Schöner und wesentlich ungefährlicher erschien hingegen Huangs Vergleich Mosebachs mit dem griechischen König Midas: „Was auch immer Mosebachs Zeigefinger in seinen Werken berührt, erstarrt zu Stein und wird mit Gold überzogen.“

Denn wie ein kostbar statuenhaft erstarrtes Bild mutete auch die von Mosebach gelesene Stillleben-Szene aus dem vierten Kapitel seines Buches an, bei der der Protagonist in aller Ausführlichkeit den im Käfig thronenden, prachtvollen Kakadu der großbürgerlichen Familie Hopsten schildert. Tiere nehmen im Werk des Autors eine wichtige Funktion ein, indem sie mal als engelhaftes, mal als dämonenhaftes Gegenüber des Menschen fungieren, mit dessen Hilfe er der Gesellschaft den Spiegel vorhält. „Tiere sind für mich die unbewusste Gegenwelt, sind das Gegenüber der Menschen in einer reineren Form (…). Spiegelungen. Auch Lebewesen wie der Mensch aber eben in dieser, ich möchte beinahe sagen, göttlichen Unbewusstheit.“

Als Gesellschaftsroman versteht Mosebach seinen Roman jedoch keineswegs, sondern vielmehr als „Kammerspiel, als ironisch frivole Tragikkomödie von spielerisch, melancholischem Charakter“, mit der er seinen Lesern ein Rätsel aufgeben will.

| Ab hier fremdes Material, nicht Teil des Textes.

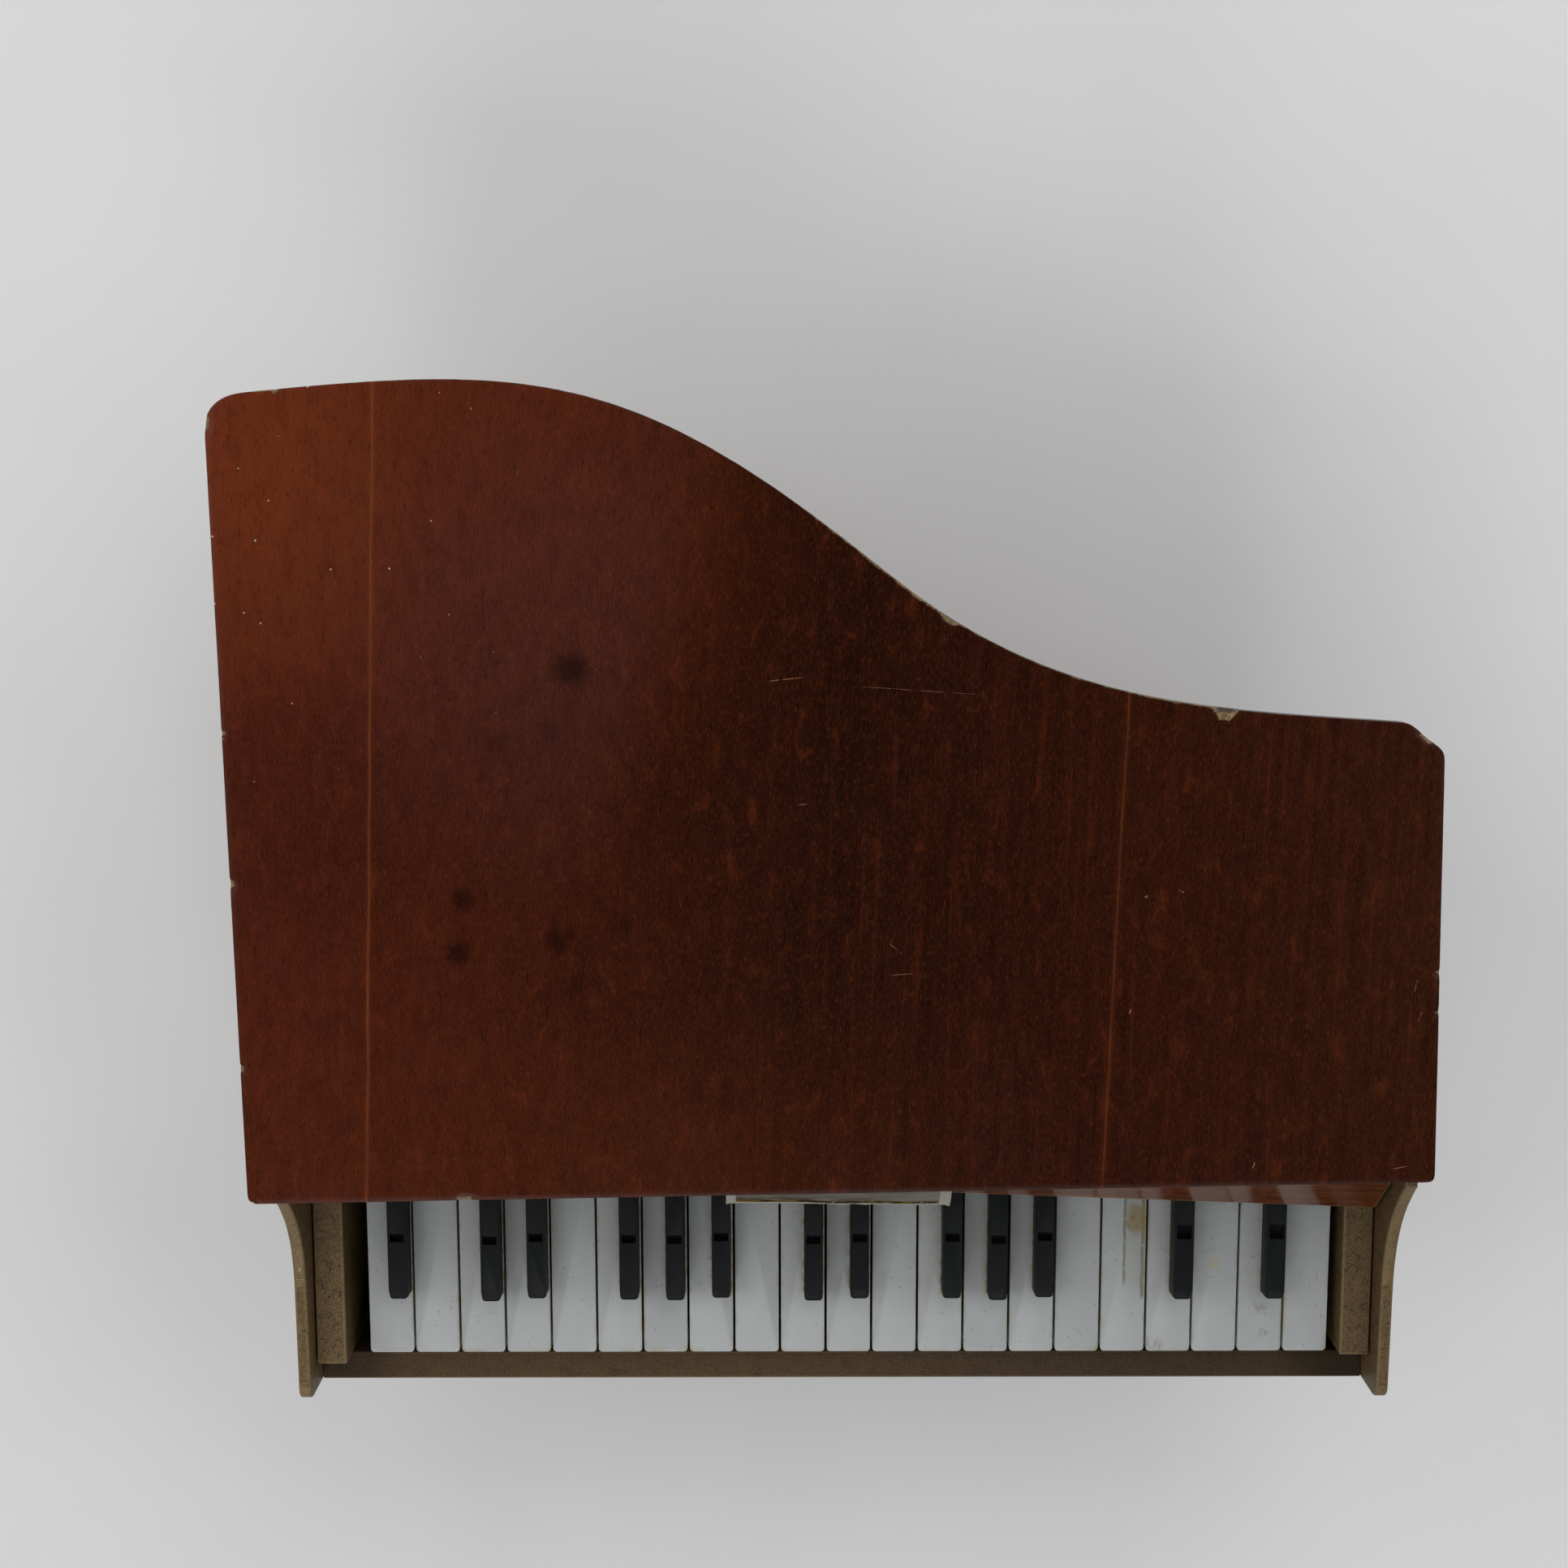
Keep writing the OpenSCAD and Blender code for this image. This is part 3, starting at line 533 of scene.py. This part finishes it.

Auflösungen gebe es dabei so viele wie Leser, denn an diesen sei es schließlich, das Rätsel zu lösen. „Das Buch ist quasi wie ein Traum, der einem Traumdeuter erzählt wird der ihn deutet.“ Daher sei ein Buch auch erst dann fertig, wenn es Leser habe.

Warum westliche Kritiker Mosebachs Erzählstil immer wieder als konservativ bezeichnen, kann Yu Hua keineswegs nachvollziehen. „Was verstehen diese Leute denn unter einer fortschrittlichen Erzählweise? Kann man mit dieser etwa auf dem Mond landen?“, fragte er in seiner flapsig legeren Manier, die ihm in diesem Fall Mosebachs Lacher einbrachte.